Mucha gente se queja de que tiene una vida rutinaria. Sin embargo, no existen ni existirán en la vida de cada uno de nosotros dos días iguales, ni siquiera dos horas iguales. Estamos inexorablemente condenados al cambio. Lo que nos sucedió nunca más se va a repetir en nuestras vidas del mismo modo: podrá ser parecido, pero nunca igual. No obstante, lo que llamamos rutina, por lo general, no contempla las pequeñas diferencias. Poder apreciarlas es un indicador de la riqueza espiritual de la persona. En otras palabras: la sensación de rutina es mayor en los individuos vacíos.
Lo que suele ser inamovible en el rito cotidiano de alguien es la estructura de horarios y lugares, pero el contenido va variando: lo que ocurre es que habría que poder apreciar y valorar ese cambio. Si realizamos una analogía con los diarios, podemos constatar que tienen todos los días la misma estructura gráfica, la misma forma. Sin embargo, el contenido cambia cada jornada: las notas políticas, policiales, sociales y deportivas, entre otras, poseen una ubicación y un tamaño preestablecidos, pero día tras día se modifica lo que dicen. A nadie se le ocurriría dejar de leer el último periódico por considerarlo rutinario con respecto a los anteriores. Pero esto es lo que suele ocurrir en la vida cotidiana de muchas personas, debido a que la estructura de sus vidas les hace perder de vista el contenido. Es decir: los mismos horarios, actividades parecidas, recorridos similares y otras semejanzas les eclipsan la diversidad de los contenidos, especialmente en el nivel de las vivencias más sutiles ‑aunque no menos importantes‑. En un mismo trabajo, todos los días suceden cosas distintas, como el arribo de nuevos clientes, alguna reacción insólita de alguien, imprevistos o situaciones inéditas. Además, el ánimo de los compañeros de trabajo o de los otros individuos con los que nos relacionamos no permanece inmutable: basta un cambio en alguien para que el contagio se expanda a los que lo rodean. También está en uno ser promotor de modificaciones, ya sea en la forma de encarar el trabajo, en los temas para charlar durante los momentos de relax, o en otros asuntos.
La persona superficial que no tiene mucha imaginación ni creatividad, quizás se siente rutinaria, aunque haga todos los días cosas diferentes. Es más: algunos requieren una formidable y constante estimulación, con entretenimientos o novedades, para no aburrirse, o tal vez para no enfrentar el vacío interno, que suele ser la madre del borrego.

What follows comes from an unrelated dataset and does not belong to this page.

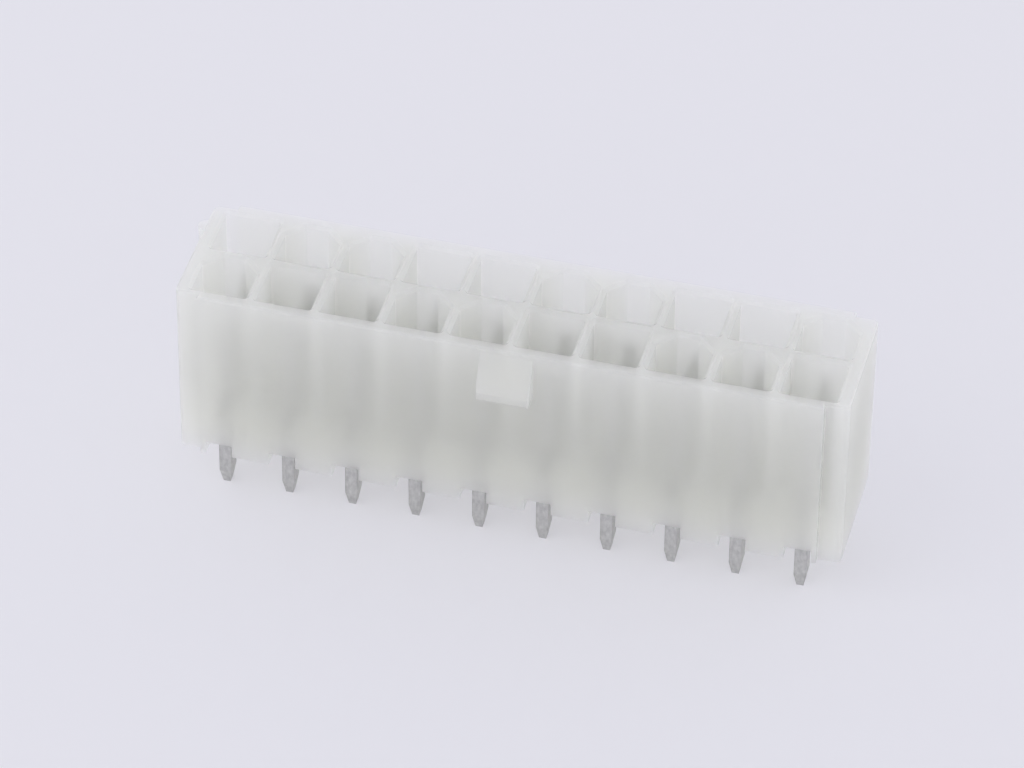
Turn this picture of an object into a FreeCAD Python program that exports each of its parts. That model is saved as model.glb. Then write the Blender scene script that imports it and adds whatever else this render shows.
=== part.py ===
"""Two-row board header with a moulded shroud and stamped pins, all lengths in millimetres.

The board's surface is the plane z = 0 and the shroud's middle is at x = y = 0. The columns run
along X, the latch ramp is on the front face at -Y, and a plug goes in from +Z.
"""
import FreeCAD, Part
import os
import Sketcher

SIZES = {
    # Grid of cells and pins
    "columns": 10,
    "column_pitch": 4.2,
    "row_pitch": 4.2,
    # Shroud
    "body_height": 12.8,
    "outer_wall": 0.9,
    "partition": 0.6,
    "floor_top": 3.4,
    "key_chamfer": 1.1,
    "cell_radius": 0.2,
    "lead_in": 0.22,
    "rim_chamfer": 0.12,
    "corner_radius": 0.4,
    "end_strip": 1.5,
    "strip_recess": 0.4,
    "channel_width": 1.75,
    "channel_height": 0.9,
    # Latch ramp on the front face
    "ramp_width": 3.4,
    "ramp_proud": 1.2,
    "ramp_start": 0.25,
    "ramp_drop": 3.3,
    "ramp_land": 0.65,
    "ramp_radius": 0.2,
    # Gate stub on the left end
    "stub_radius": 0.5,
    "stub_length": 2.2,
    "stub_drop": 0.1,
    "stub_inset": 2.4,
    # Pins
    "pin_thickness": 0.8,
    "pin_width": 1.07,
    "pin_clearance": 0.03,
    "shoulder_top": 2.4,
    "post_tip": 9.4,
    "post_taper": 1.3,
    "tail_length": 3.5,
    "tail_taper": 1.05,
    "tip_thickness": 0.46,
    "tip_width": 0.6,
    "front_tail_jog": 0.85,
    "back_tail_jog": 0.45,
}

doc = FreeCAD.newDocument("pin_header")
sheet = doc.addObject("Spreadsheet::Sheet", "Sizes")
for line, (alias, number) in enumerate(SIZES.items(), 1):
    sheet.set(f"A{line}", alias.replace("_", " "))
    sheet.set(f"B{line}", str(number))
    sheet.setAlias(f"B{line}", alias)
doc.recompute()

COLUMNS = int(sheet.columns)
PITCH = "Sizes.column_pitch"
CELL_LENGTH = "(Sizes.column_pitch - Sizes.partition)"
CELL_DEPTH = "(Sizes.row_pitch - Sizes.partition)"
HALF_LENGTH = f"((Sizes.columns - 1) * Sizes.column_pitch / 2 + {CELL_LENGTH} / 2 + Sizes.outer_wall)"
HALF_DEPTH = f"(Sizes.row_pitch / 2 + {CELL_DEPTH} / 2 + Sizes.outer_wall)"
FIRST_COLUMN = "(-(Sizes.columns - 1) * Sizes.column_pitch / 2)"
SLOT_THICKNESS = "(Sizes.pin_thickness + 2 * Sizes.pin_clearance)"

# Where each row's posts are, and how far outwards of them its tails stand.
ROW_Y = {"front": "(-Sizes.row_pitch / 2)", "back": "(Sizes.row_pitch / 2)"}
JOG = {"front": "Sizes.front_tail_jog", "back": "Sizes.back_tail_jog"}


def origin_part(body, role):
    """The body's own origin plane or axis with that role."""
    return next(item for item in body.Origin.OriginFeatures if item.Role == role)


def new_body(label):
    body = doc.addObject("PartDesign::Body", label)
    body.Label = label
    return body


def sketch_on(body, name, plane, lift=None):
    """An empty sketch on an origin plane, lifted along its normal by an expression."""
    sketch = body.newObject("Sketcher::SketchObject", name)
    sketch.AttachmentSupport = [(origin_part(body, plane), "")]
    sketch.MapMode = "FlatFace"
    if lift is not None:
        sketch.setExpression("AttachmentOffset.Base.z", lift)
    return sketch


def constrain(sketch, constraints):
    """Adds pairs of a constraint and the expression that drives it, or None, in one go."""
    indices = sketch.addConstraint([constraint for constraint, _ in constraints])
    for index, (_, expression) in zip(indices, constraints):
        if expression is not None:
            sketch.setExpression(f"Constraints[{index}]", expression)


def point_at(geometry, end, x, y):
    """The constraints that tie one point of a sketch to two expressions measured from its origin."""
    return [(Sketcher.Constraint("DistanceX", -1, 1, geometry, end, value_of(x)), x),
            (Sketcher.Constraint("DistanceY", -1, 1, geometry, end, value_of(y)), y)]


def value_of(expression):
    """The number that an expression of the sheet's sizes gives now."""
    return float(sheet.evalExpression(expression))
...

Como vimos, dicho vacío existencial constituye la fuente principal del aburrimiento, y también de malestar y enfermedades. Y aquí viene lo más grave: sería el propio sistema consumista y depredador del medio ambiente, el mismo que adoptamos como un modo cultural de vida, el principal saboteador de nuestra riqueza interior. En tal caso, dependemos de los fascinantes fetiches de consumo, y de la efímera sensación de completitud que nos producen.
Sin embargo, también podemos sentir la belleza de nuestra singularidad. Así jerarquizada, ella podrá poner a nuestra disposición su orientadora y persistente fuerza. Es esta opción la que escasea en nuestros días. En general, el hombre occidental no se entrega, no se compromete, y paga un duro precio: no poseer un deseo definido que oriente e impulse su accionar desde adentro. Eso le ocurre porque ha confiado más en su razón que en su intuición, porque llenó de requisitos su manera de desear, a tal punto que casi atrofia su deseo.